→ WRITTEN TASK
Everything from the line with "The three.js and" through the line with "bpy.context.view_layer.objects.active = piece" should be repeated exactly, both of those lines included, and nothing else.

→ LISTING
— begin —

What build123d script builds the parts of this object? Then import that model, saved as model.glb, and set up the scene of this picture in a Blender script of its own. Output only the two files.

— end —
— begin —

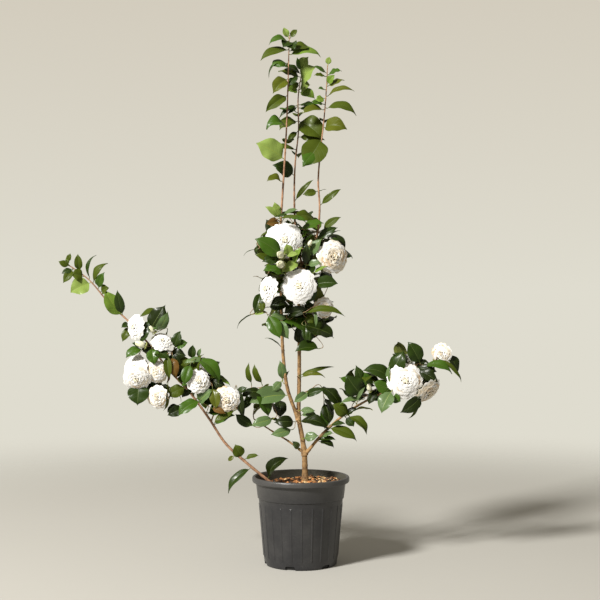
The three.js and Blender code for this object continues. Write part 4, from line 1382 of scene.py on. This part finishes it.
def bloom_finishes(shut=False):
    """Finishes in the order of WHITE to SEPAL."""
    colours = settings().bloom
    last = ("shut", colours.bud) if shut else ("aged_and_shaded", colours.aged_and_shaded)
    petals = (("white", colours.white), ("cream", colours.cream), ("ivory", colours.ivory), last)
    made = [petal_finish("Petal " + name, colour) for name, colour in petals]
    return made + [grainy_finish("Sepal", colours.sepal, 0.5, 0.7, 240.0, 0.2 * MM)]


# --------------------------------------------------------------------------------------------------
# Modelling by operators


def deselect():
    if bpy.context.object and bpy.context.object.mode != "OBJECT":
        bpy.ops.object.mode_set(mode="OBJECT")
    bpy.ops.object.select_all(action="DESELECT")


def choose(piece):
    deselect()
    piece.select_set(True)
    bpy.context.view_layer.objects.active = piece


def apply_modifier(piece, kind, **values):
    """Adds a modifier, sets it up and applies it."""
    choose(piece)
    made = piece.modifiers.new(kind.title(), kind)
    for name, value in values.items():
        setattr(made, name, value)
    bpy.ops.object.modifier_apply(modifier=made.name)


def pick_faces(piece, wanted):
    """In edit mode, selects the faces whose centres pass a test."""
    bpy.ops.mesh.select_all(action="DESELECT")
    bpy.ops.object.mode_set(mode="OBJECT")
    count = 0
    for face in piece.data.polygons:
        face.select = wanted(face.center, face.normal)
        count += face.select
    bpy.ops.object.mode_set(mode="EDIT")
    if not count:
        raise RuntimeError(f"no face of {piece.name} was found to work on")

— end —
— begin —

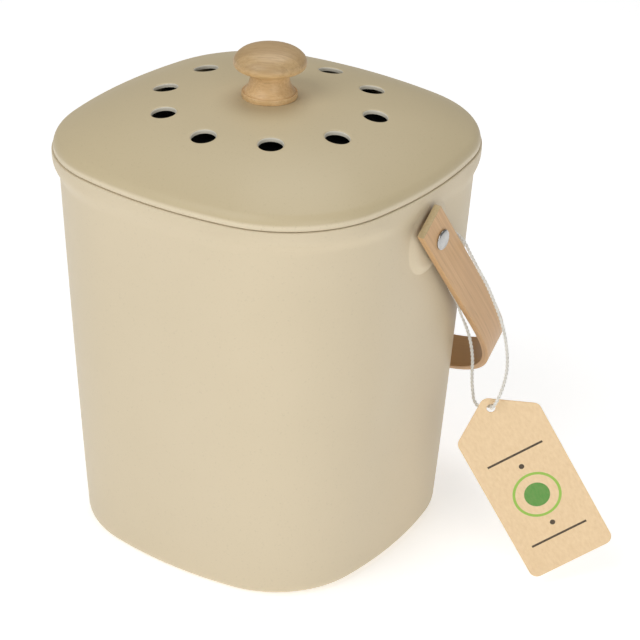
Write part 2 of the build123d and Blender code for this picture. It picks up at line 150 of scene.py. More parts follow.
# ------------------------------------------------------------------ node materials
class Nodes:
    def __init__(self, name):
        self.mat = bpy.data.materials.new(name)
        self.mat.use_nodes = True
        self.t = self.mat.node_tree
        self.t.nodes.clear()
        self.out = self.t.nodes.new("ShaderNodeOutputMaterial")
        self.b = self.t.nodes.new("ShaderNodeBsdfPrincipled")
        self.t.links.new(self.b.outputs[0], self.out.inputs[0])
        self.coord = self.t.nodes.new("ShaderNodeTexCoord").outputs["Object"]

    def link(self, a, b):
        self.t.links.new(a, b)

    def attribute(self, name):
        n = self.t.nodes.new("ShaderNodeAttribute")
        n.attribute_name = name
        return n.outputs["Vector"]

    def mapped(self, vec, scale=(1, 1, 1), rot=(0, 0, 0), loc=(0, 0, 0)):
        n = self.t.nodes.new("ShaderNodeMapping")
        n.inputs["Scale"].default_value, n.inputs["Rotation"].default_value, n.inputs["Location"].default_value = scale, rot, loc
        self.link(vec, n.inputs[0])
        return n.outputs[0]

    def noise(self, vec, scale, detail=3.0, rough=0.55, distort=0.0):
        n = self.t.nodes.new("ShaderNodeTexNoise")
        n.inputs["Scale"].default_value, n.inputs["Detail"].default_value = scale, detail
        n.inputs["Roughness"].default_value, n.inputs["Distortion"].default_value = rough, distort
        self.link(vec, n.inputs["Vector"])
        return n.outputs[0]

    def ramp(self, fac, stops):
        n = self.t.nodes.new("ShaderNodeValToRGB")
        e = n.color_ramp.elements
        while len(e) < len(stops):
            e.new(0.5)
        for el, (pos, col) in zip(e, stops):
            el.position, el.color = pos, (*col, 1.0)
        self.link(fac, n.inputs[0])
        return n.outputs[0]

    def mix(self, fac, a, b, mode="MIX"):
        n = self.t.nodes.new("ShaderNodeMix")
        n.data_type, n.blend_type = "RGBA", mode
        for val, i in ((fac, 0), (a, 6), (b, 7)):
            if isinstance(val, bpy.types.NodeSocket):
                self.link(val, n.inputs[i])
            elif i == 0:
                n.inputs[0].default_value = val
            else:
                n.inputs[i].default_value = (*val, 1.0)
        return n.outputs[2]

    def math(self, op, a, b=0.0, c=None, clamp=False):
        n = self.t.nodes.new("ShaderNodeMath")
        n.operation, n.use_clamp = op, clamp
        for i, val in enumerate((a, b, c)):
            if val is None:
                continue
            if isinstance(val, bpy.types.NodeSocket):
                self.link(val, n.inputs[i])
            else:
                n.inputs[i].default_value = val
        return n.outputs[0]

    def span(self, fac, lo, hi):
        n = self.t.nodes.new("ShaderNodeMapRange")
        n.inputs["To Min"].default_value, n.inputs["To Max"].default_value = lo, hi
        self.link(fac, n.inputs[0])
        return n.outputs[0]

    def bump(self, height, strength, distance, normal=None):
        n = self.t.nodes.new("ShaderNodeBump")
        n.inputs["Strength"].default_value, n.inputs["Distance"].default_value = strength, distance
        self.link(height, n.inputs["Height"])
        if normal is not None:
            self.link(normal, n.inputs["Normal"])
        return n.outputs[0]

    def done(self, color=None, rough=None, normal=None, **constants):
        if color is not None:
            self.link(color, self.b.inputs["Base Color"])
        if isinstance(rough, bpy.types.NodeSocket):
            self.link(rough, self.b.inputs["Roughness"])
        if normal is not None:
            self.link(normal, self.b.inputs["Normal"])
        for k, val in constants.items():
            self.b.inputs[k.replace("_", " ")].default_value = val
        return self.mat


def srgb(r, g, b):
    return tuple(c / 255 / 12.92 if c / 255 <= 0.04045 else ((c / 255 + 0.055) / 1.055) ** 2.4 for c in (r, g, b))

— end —

→ SOLUTION FOR THIS TASK
The three.js and Blender code for this object continues. Write part 4, from line 1382 of scene.py on. This part finishes it.
def bloom_finishes(shut=False):
    """Finishes in the order of WHITE to SEPAL."""
    colours = settings().bloom
    last = ("shut", colours.bud) if shut else ("aged_and_shaded", colours.aged_and_shaded)
    petals = (("white", colours.white), ("cream", colours.cream), ("ivory", colours.ivory), last)
    made = [petal_finish("Petal " + name, colour) for name, colour in petals]
    return made + [grainy_finish("Sepal", colours.sepal, 0.5, 0.7, 240.0, 0.2 * MM)]


# --------------------------------------------------------------------------------------------------
# Modelling by operators


def deselect():
    if bpy.context.object and bpy.context.object.mode != "OBJECT":
        bpy.ops.object.mode_set(mode="OBJECT")
    bpy.ops.object.select_all(action="DESELECT")


def choose(piece):
    deselect()
    piece.select_set(True)
    bpy.context.view_layer.objects.active = piece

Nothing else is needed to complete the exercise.